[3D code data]
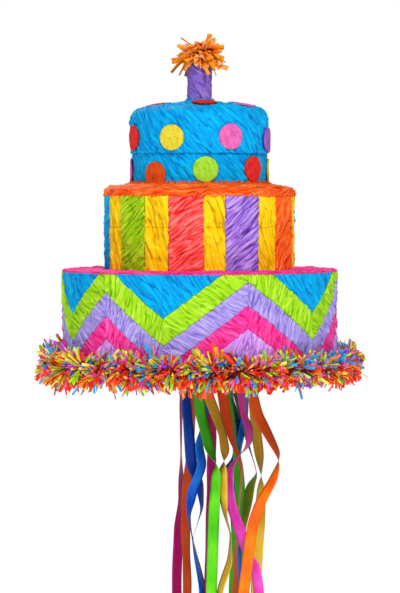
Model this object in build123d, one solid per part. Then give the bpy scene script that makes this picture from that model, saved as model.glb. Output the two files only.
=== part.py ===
from build123d import *
import math
import os

# Three-tier birthday-cake pinata with a pull-string trapdoor. Millimetres and degrees.
# The origin is on the cake's centre line at the underside of the base panel. +Z is up, the front faces -Y.
# Angles go round the cake from its front, counter-clockwise seen from above, so +90 is the right side.

CARD = 3.0                    # corrugated card
TISSUE = 1.2                  # crumpled tissue wrap
GLUE = 0.05                   # gap between glued curved layers
PAPER = 1.0                   # thick crinkled paper of the dots
TAPE = 0.2                    # paper tape

BOTTOM_RADIUS = 151.5         # outside radii, over the tissue
MIDDLE_RADIUS = 105.0
TOP_RADIUS = 74.2
TOP_BAND_RADIUS = 76.2        # the upper band of the top tier stands proud of the lower one

BOTTOM_TOP = 104.0            # heights of the tiers' top faces, over the tissue
MIDDLE_TOP = 193.0
TOP_SEAM = 232.0              # where the top tier's two bands meet
TOP_SHOULDER = 265.0          # where the domed cover starts
LID_TOP = 276.5               # top face of the card lid
DOME_RIM = 282.0              # height where the shoulder meets the dome
DOME_TOP = 289.0
DOME_SHOULDER = 11.0          # radius of the rounded shoulder

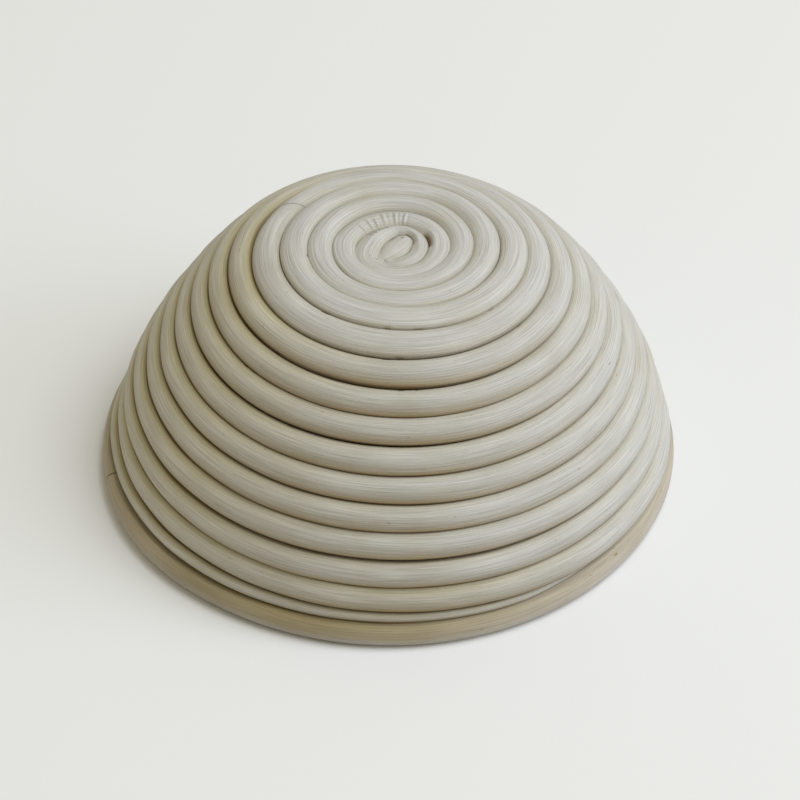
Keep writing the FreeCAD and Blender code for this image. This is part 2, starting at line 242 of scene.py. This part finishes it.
def centre_line():
    """Line, width and thickness of the cane from its folded-in end to the even spiral."""
    rows = [(x + COIL_CENTRE[0], y + COIL_CENTRE[1], BASE_HEIGHT + lift, wide, thick, turn)
            for x, y, wide, thick, lift, turn in FOLD]
    for turn, radius, wide in FIRST_TURNS:
        angle = FULL_TURN * (turn - 0.75)
        lift = -0.3 * (1 - ramp(turn, 0.5, 1.1))
        rows.append((COIL_CENTRE[0] + radius * math.cos(angle), COIL_CENTRE[1] + radius * math.sin(angle),
                     BASE_HEIGHT + lift, wide, min(wide * 1.15, PITCH_CENTRE), turn))
    spiral = np.arange(SPIRAL_FROM, SPIRAL_FROM + 0.25, 0.07)
    for turn, point, wide in zip(spiral, coil_line(spiral), cane_diameter(spiral)):
        rows.append((*point, wide, wide, turn))
    fine = through(rows, 16)
    return fine[fine[:, 5] < SPIRAL_FROM]


# ---- meshes ----------------------------------------------------------------

PER_TURN = 400
HALF_FACE = np.array([0.08, 0.23, 0.38, 0.52, 0.65, 0.76, 0.85, 0.915, 0.96, 0.985, 0.997, 1.0])
HALF_BACK = np.cos(np.linspace(0, math.pi, 18))[1:-1]
# Place of each section point across the cane, from -1 towards the centre to +1 towards
# the rim: first the outer face, then the face inside the bowl.
ACROSS = np.concatenate([-HALF_FACE[::-1], HALF_FACE, HALF_BACK])
IS_FACE = np.arange(len(ACROSS)) < 2 * len(HALF_FACE)
AROUND = len(ACROSS)
# Powers of the superellipses: corners of the outer face, inner face, ring's bottom and top.
FACE_CORNER = 10.0
BACK_ROUND = 2.3
RING_FULLNESS = (2.1, 3.4)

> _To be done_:
Copy every line of the records word for word.

> _Response to this task_:
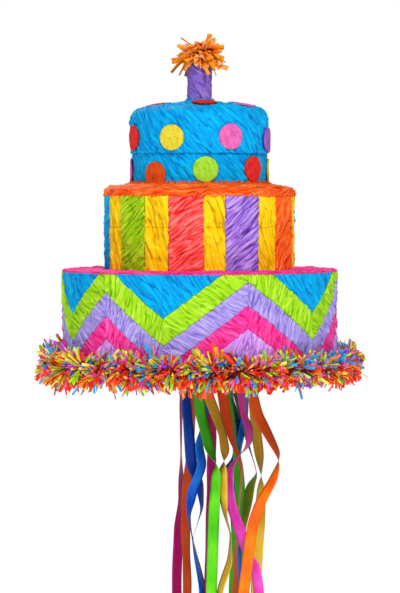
Model this object in build123d, one solid per part. Then give the bpy scene script that makes this picture from that model, saved as model.glb. Output the two files only.
=== part.py ===
from build123d import *
import math
import os

# Three-tier birthday-cake pinata with a pull-string trapdoor. Millimetres and degrees.
# The origin is on the cake's centre line at the underside of the base panel. +Z is up, the front faces -Y.
# Angles go round the cake from its front, counter-clockwise seen from above, so +90 is the right side.

CARD = 3.0                    # corrugated card
TISSUE = 1.2                  # crumpled tissue wrap
GLUE = 0.05                   # gap between glued curved layers
PAPER = 1.0                   # thick crinkled paper of the dots
TAPE = 0.2                    # paper tape

BOTTOM_RADIUS = 151.5         # outside radii, over the tissue
MIDDLE_RADIUS = 105.0
TOP_RADIUS = 74.2
TOP_BAND_RADIUS = 76.2        # the upper band of the top tier stands proud of the lower one

BOTTOM_TOP = 104.0            # heights of the tiers' top faces, over the tissue
MIDDLE_TOP = 193.0
TOP_SEAM = 232.0              # where the top tier's two bands meet
TOP_SHOULDER = 265.0          # where the domed cover starts
LID_TOP = 276.5               # top face of the card lid
DOME_RIM = 282.0              # height where the shoulder meets the dome
DOME_TOP = 289.0
DOME_SHOULDER = 11.0          # radius of the rounded shoulder

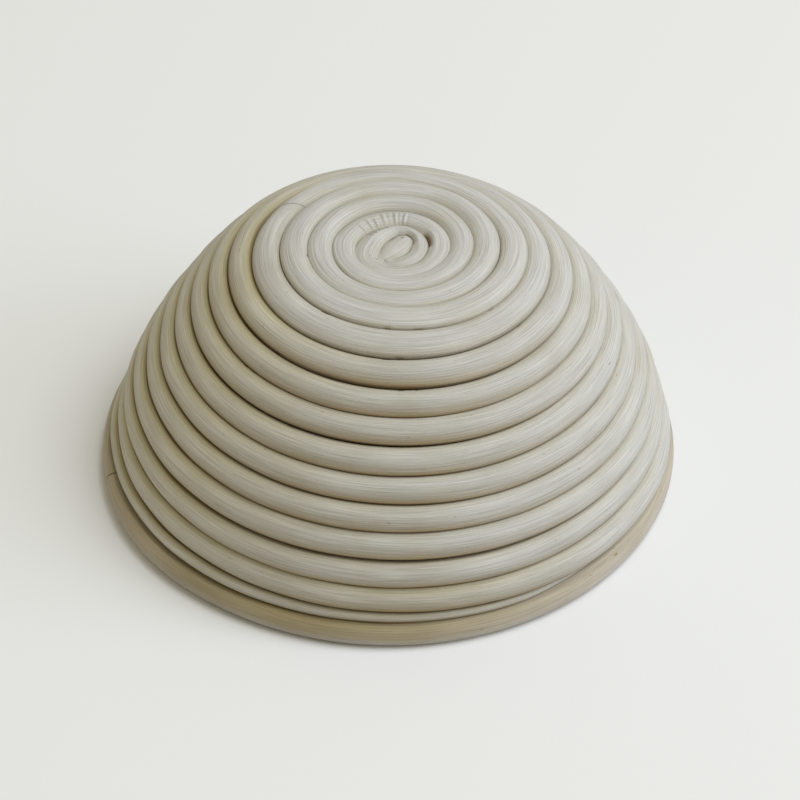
Keep writing the FreeCAD and Blender code for this image. This is part 2, starting at line 242 of scene.py. This part finishes it.
def centre_line():
    """Line, width and thickness of the cane from its folded-in end to the even spiral."""
    rows = [(x + COIL_CENTRE[0], y + COIL_CENTRE[1], BASE_HEIGHT + lift, wide, thick, turn)
            for x, y, wide, thick, lift, turn in FOLD]
    for turn, radius, wide in FIRST_TURNS:
        angle = FULL_TURN * (turn - 0.75)
        lift = -0.3 * (1 - ramp(turn, 0.5, 1.1))
        rows.append((COIL_CENTRE[0] + radius * math.cos(angle), COIL_CENTRE[1] + radius * math.sin(angle),
                     BASE_HEIGHT + lift, wide, min(wide * 1.15, PITCH_CENTRE), turn))
    spiral = np.arange(SPIRAL_FROM, SPIRAL_FROM + 0.25, 0.07)
    for turn, point, wide in zip(spiral, coil_line(spiral), cane_diameter(spiral)):
        rows.append((*point, wide, wide, turn))
    fine = through(rows, 16)
    return fine[fine[:, 5] < SPIRAL_FROM]


# ---- meshes ----------------------------------------------------------------

PER_TURN = 400
HALF_FACE = np.array([0.08, 0.23, 0.38, 0.52, 0.65, 0.76, 0.85, 0.915, 0.96, 0.985, 0.997, 1.0])
HALF_BACK = np.cos(np.linspace(0, math.pi, 18))[1:-1]
# Place of each section point across the cane, from -1 towards the centre to +1 towards
# the rim: first the outer face, then the face inside the bowl.
ACROSS = np.concatenate([-HALF_FACE[::-1], HALF_FACE, HALF_BACK])
IS_FACE = np.arange(len(ACROSS)) < 2 * len(HALF_FACE)
AROUND = len(ACROSS)
# Powers of the superellipses: corners of the outer face, inner face, ring's bottom and top.
FACE_CORNER = 10.0
BACK_ROUND = 2.3
RING_FULLNESS = (2.1, 3.4)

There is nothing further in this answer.